I know people write that, but I don't really get it. For one, if I am retired, I don't want to be on a shoe string budget. Secondly, short term munis pay 3.5%. Total. And that leaves nothing to account for inflation.

I spend over $15k on healthcare insurance alone. $4k for aut0 insurance. $10k for property taxes and that is only because i bot the house a decade ago - it would be $20k if i bought it today. And its not a big deal house - its 3700 sq ft on a half acre. Something goes wrong with the house that costs $15k pretty much every year. Vacations? Even just flying Jetblue home to see the parents a couple times a year with the kid scosts $5k. Have any charitable aspirations at all? Family that needs money? A wife that likes jewelry? Private school for the kids? COLLEGE? Um, that will cost you $35k per year at LEAST in 10 years if they go to private college. And if you have 2 kids? I guess you will be living high off the hog on your $10k of income while inflation eats away at you and you are actually going backwards.

We are talking about RETIREMENT. Not a couple years off.

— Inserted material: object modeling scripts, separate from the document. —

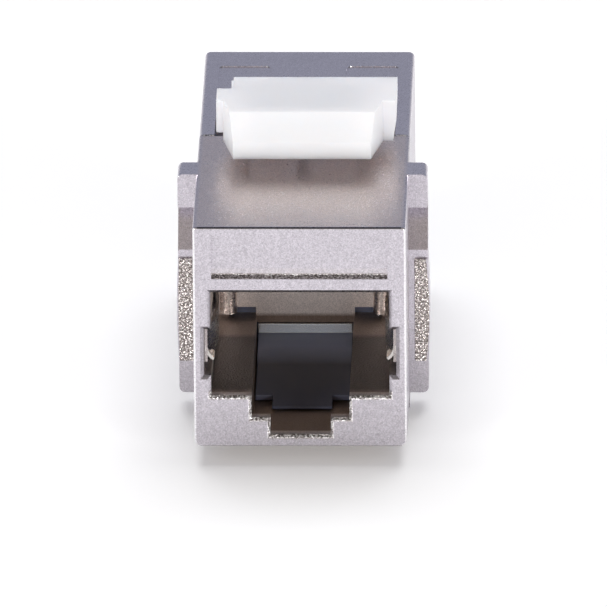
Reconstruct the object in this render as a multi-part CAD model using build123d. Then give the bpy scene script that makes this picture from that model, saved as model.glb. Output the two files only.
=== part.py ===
from build123d import *
import os
from math import cos, radians, sin

# Shielded coupler that joins two network plugs end to end and snaps into a panel opening.
# It is drawn in millimetres from the front face and the underside of the nose: x runs across,
# y is the depth behind the front face and z the height above the nose's underside.
# The last step moves each piece to the part's own frame, with its origin on the surface that
# the coupler stands on, below the middle of its length.

# Port, the same at both ends
port_width = 12.16
port_height = 7.57
port_depth = 15.1
tab_shoulder_width = 6.68
tab_shoulder_drop = 1.62
tab_slot_width = 4.12
tab_slot_drop = 1.24
spring_pocket_reach = 0.48
spring_pocket_height = 3.4
spring_pocket_rise = 1.5
spring_pocket_length = 12.5

# Walls of the two castings
face_thickness = 1.35
side_wall = 1.17
base_wall = 0.79
web_thickness = 0.6
recess_floor_wall = 0.65
recess_depth = 2.45
rail_width = 1.05
bottom_corner = 0.45
top_corner = 0.2
rear_top_corner = 0.4
rear_corner = 0.2
edge_round = 0.15
mouth_bevel = 0.24
slit_height = 0.63
slit_inset = 0.05
slit_width = 1.85
post_radius = 0.62
post_inset = 0.8

# Blank marking panel on the front face
panel_width = 12.0
panel_height = 3.03
panel_rise = 1.03
panel_sink = 0.5
panel_ramp = 0.15

# What holds the coupler in a panel
stop_depth = 10.0
heel_drop = 1.4
wing_reach = 1.3
wing_thickness = 2.3
wing_corner = 0.4
wing_notch_low = 10.5
wing_notch_high = 13.6
wing_notch_wall = 0.3
pad_low = 2.4
pad_high = 9.9
pad_bulge = 0.1
pad_raise = 0.18
pad_inset = 0.5
hook_width = 9.6
hook_front = 5.7
hook_back = 8.2
hook_tip = 0.4

# Joint between the castings
parting_lap = 0.15
pin_radius = 0.45
pin_length = 1.4
pin_inset = 2.05

# Moulded inserts, contacts and board
play = 0.05
insert_plate = 0.6
comb_width = 9.2
comb_height = 1.6
comb_roof = 0.5
tongue_front = 4.75
tongue_neck = 1.6
tongue_foot = 0.2
tongue_rise = 1.4
lip_length = 0.2
lip_height = 0.68
contact_count = 8
contact_pitch = 1.02
contact_width = 0.35
contact_thickness = 0.3
contact_bend_radius = 0.75
contact_bend_depth = 3.45
contact_tilt = 21
contact_reach = 6.7
board_thickness = 1.0
board_margin = 0.25
spring_thickness = 0.2
spring_height = 2.4
spring_arch = 0.66
spring_length = 10.2
spring_curl_length = 1.3
spring_curl_turn = 55

# Latch
latch_gap = 1.12
chin_height = 1.14
chin_lean = 0.1
brow_height = 1.83
brow_lean = 1.2
head_length = 8.05
chin_width = 9.4
cheek_flare = 0.78
ear_reach = 0.68
ear_shift = 0.22
ear_back = 3.5
left_ear_length = 2.35
left_ear_lift = 0.61
notch_width = 1.1
ear_slant = 0.23
ear_slant_height = 1.5
arm_width = 10.0
arm_drop = 1.5
arm_run = 1.2
arm_thickness = 1.5
arm_step = 0.3
arm_window_width = 3.0
core_wall = 1.1
core_depth = 1.7
core_rib = 0.9
pivot_setback = 7.05
pivot_sink = 1.35
trunnion_radius = 0.7
trunnion_length = 0.85
hub_radius = 1.0
hub_gap = 0.3
running_play = 0.05
latch_edge = 0.12

# Shallow pockets in the rear deck
pocket_margin = 2.9
pocket_inner = 2.38
pocket_lap = 0.2
pocket_slant = 0.3
pocket_sink = 0.06
pocket_corner = 0.35

# How far a cut runs past the face that it opens
overcut = 1.0

# Sizes that follow from the ones above
slot_floor = base_wall
shoulder_floor = slot_floor + tab_slot_drop
port_floor = shoulder_floor + tab_shoulder_drop
port_top = port_floor + port_height
lip_foot = slot_floor + play + tongue_foot + tongue_rise
lip_top = lip_foot + lip_height
roof_top = port_top + comb_height + 2 * play
recess_floor = roof_top + recess_floor_wall
deck = recess_floor + recess_depth
body_half = port_width / 2 + side_wall
web_back = port_depth + web_thickness
board_front = web_back + insert_plate
middle = board_front + board_thickness / 2
length = 2 * middle
parting = middle + board_thickness / 2 + parting_lap
comb_top = roof_top - play
contact_height = comb_top - comb_roof - play - contact_thickness / 2
pivot_y = parting + pivot_setback
pivot_z = deck - pivot_sink
recess_half = body_half - rail_width
recess_end = pivot_y + trunnion_radius + hub_radius


def block(x, y, z):
    """A box between two faces along each axis, given as pairs."""
    spans = (x, y, z)
    centre = [(span[0] + span[1]) / 2 for span in spans]
    size = [span[1] - span[0] for span in spans]
    return Pos(*centre) * Box(*size)


def across(half):
    """The pair of faces that lie the same distance each side of the middle."""
    return (-half, half)


def both_sides(shape):
    """A shape on the right, with its mirror image on the left."""
    return shape + mirror(shape, about=Plane.YZ)


def far_end(shape):
    """The same shape, turned round to the other end of the coupler."""
    return mirror(shape, about=Plane.XZ.offset(-middle))


def front_view(outline, start, stop):
    """A front-view outline carried back from one depth to another."""
    return extrude(Plane.XZ.offset(-start) * outline, amount=start - stop)


def side_view(points, half):
    """A side-view outline of depths and heights, carried to both sides."""
    return extrude(Plane.YZ * Polygon(*points, align=None), amount=half, both=True)


def plan_view(points, low, high):
    """A plan-view outline carried up from one height to another."""
    return extrude(Plane.XY.offset(low) * Polygon(*points, align=None), amount=high - low)


def window(half, low, high):
    """A front-view rectangle, centred across, between two heights."""
    return Pos(0, (low + high) / 2) * Rectangle(2 * half, high - low)


def body_outline(low, corner):
    """Front-view outline of the body down to a height, with its cast corners."""
    outline = window(body_half, low, deck)
    rows = outline.vertices().group_by(Axis.Y)
    outline = fillet(rows[0], bottom_corner)
    return fillet(outline.vertices().group_by(Axis.Y)[-1], corner)


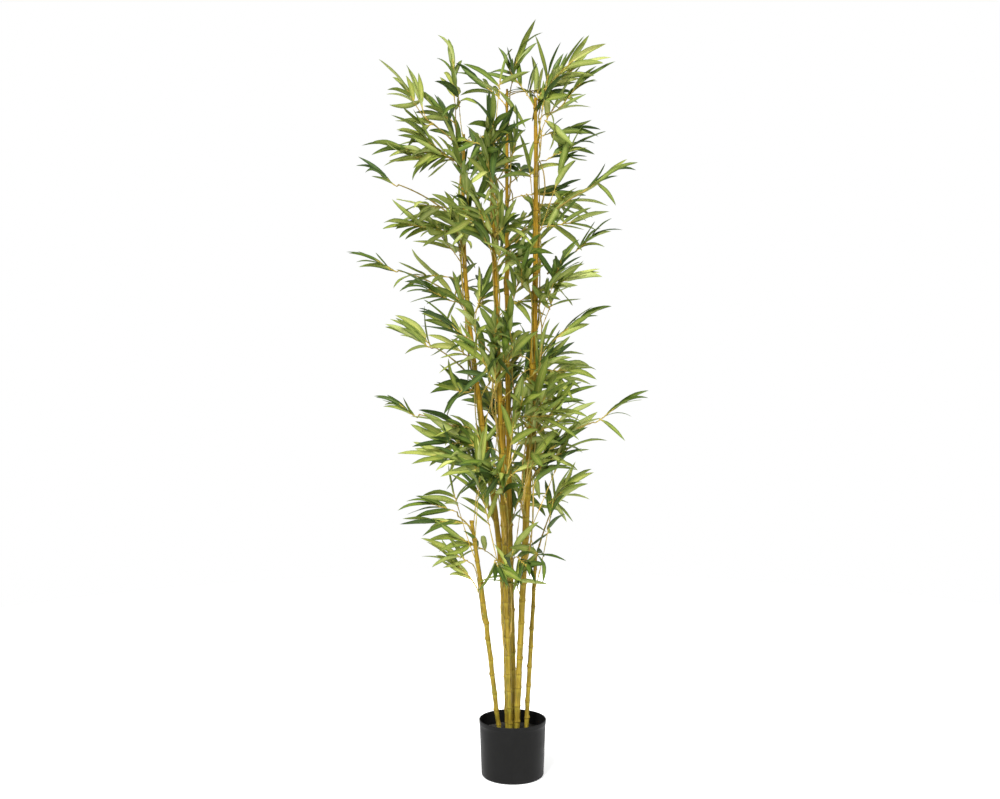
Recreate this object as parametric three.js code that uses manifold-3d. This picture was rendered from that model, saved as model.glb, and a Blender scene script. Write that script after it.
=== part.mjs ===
// Artificial potted bamboo, about 1.8 m tall: seven leaning culms on the set filler of a plain
// round pot, thin side boughs, and masses of leaf sprays. Millimetres, +Z up. The origin is the
// centre of the pot's flat underside, and the front is -Y.
import * as THREE from 'three';
import { mergeVertices } from 'three/addons/utils/BufferGeometryUtils.js';
import Module from 'manifold-3d';

const wasm = await Module();
wasm.setup();

// ---------------------------------------------------------------- driving dimensions
const GAP = 0.3; // clearance between pieces that rest on or meet each other

const POT_HEIGHT = 134;
const POT_RIM_RADIUS = 80;
const POT_FOOT_RADIUS = 74;
const POT_WALL = 2.2;
const POT_FLOOR = 3;
const POT_FOOT_ROUNDING = 6;
const POT_RIM_BAND = 11; // height of the slightly thicker band under the rim
const POT_RIM_LIP = 0.8; // how far that band stands out
const POT_SEGMENTS = 36;
const POT_CURVE_STEPS = 2; // straight steps round the pot's rounded foot

const FILL_TOP = 104;
const FILL_SEGMENTS = 28;

const CULM_SIDES = 8;
const CULM_RINGS = 9;
const BOUGH_SIDES = 6;
const BOUGH_RINGS = 5;
const BOUGH_ROOT_RADIUS = 2.6;
const BOUGH_TIP_RADIUS = 1.5;
const BOUGH_BOW = 0.16; // how far a bough bows upward, as a share of its span
const BOUGH_ENTRY = 0.25; // how far along its spray a bough is aimed, before it is cut there

const SPRAY_RINGS = 5;
const SPRAY_SIDES = 8;
const SPRAY_LOBES = 3;
const SPRAY_LOBE_DEPTH = 0.16;
const SPRAY_UNEVEN = 0.2; // random part of a spray's girth
const SPRAY_SWIRL = 2.4; // how far the lobes turn from heel to tip, radians
const SPRAY_FULLNESS = 0.7; // below 1 fills the ends out, above 1 thins them
const SPRAY_HEEL_BIAS = 0.85; // below 1 moves the widest place towards the heel

// Culms: foot and top centres, the sideways bow at mid height, the S-shaped sway, and the
// diameters at foot, middle and top.
const CULMS = {
  left_short: {
    foot: [-32.5, -4], top: [-97, -44, 612], bow: [3, 0], sway: [0, 0], girth: [10.5, 12, 9],
  },
  left_tall: {
    foot: [-13, 14], top: [-118, 62, 1545], bow: [-5, -4], sway: [18, 0], girth: [11, 13.5, 6],
  },
  centre: {
    foot: [-6, -11], top: [-51, -58, 1480], bow: [1, 0], sway: [0, 0], girth: [11, 13, 6],
  },
  back: {
    foot: [-4, 31], top: [-22, 84, 905], bow: [0, 0], sway: [0, 0], girth: [10.5, 11.5, 6],
  },
  middle: {
    foot: [6, 12], top: [-13, 26, 1645], bow: [-7, 2], sway: [0, 0], girth: [11, 12, 6],
  },
  right_tall: {
    foot: [9.3, -7], top: [54, -22, 1611], bow: [12, -6], sway: [-3, 0], girth: [13, 16, 8],
  },
  right_short: {
    foot: [32.3, 5], top: [57, 34, 525], bow: [0, 0], sway: [0, 0], girth: [10.5, 11, 7],
  },
};

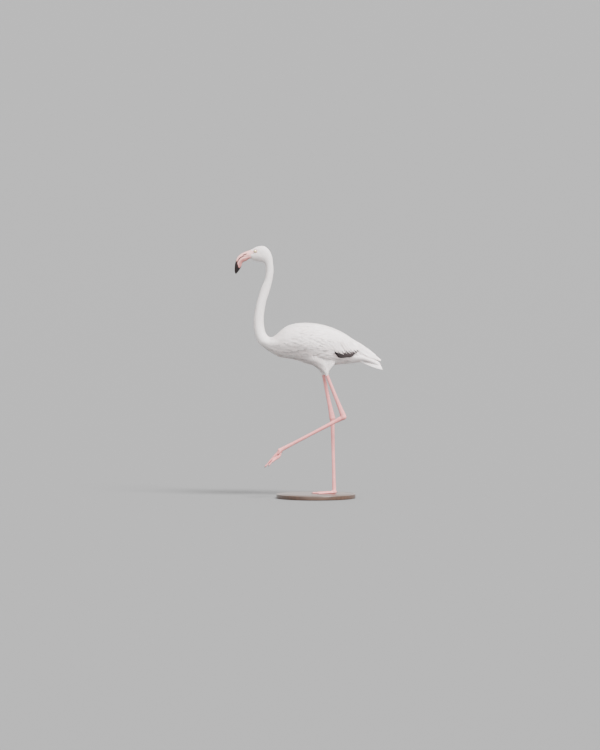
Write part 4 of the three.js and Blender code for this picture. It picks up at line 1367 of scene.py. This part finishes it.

They are very different things.

It's all well and good that the stock market goes up over time. However, it often goes down first and you have relatively little cushion if that happens.

I spend multiples of the figure you quote per year. Again, many on these boards are 21 years old and $80k sounds like a ton, but the only risk free way to make this is munis and if you plow 2% back in for inflation (not enough) you have $30k. If you dont, you will still be making $80k when it spends like $40k.

If you go longer duration on munis you dont get a lot better yield and you take a ton of risk.

Maybe in Iowa. Maybe in a $100k house. But who the hell retires to a $100k house and a 1982 Buick?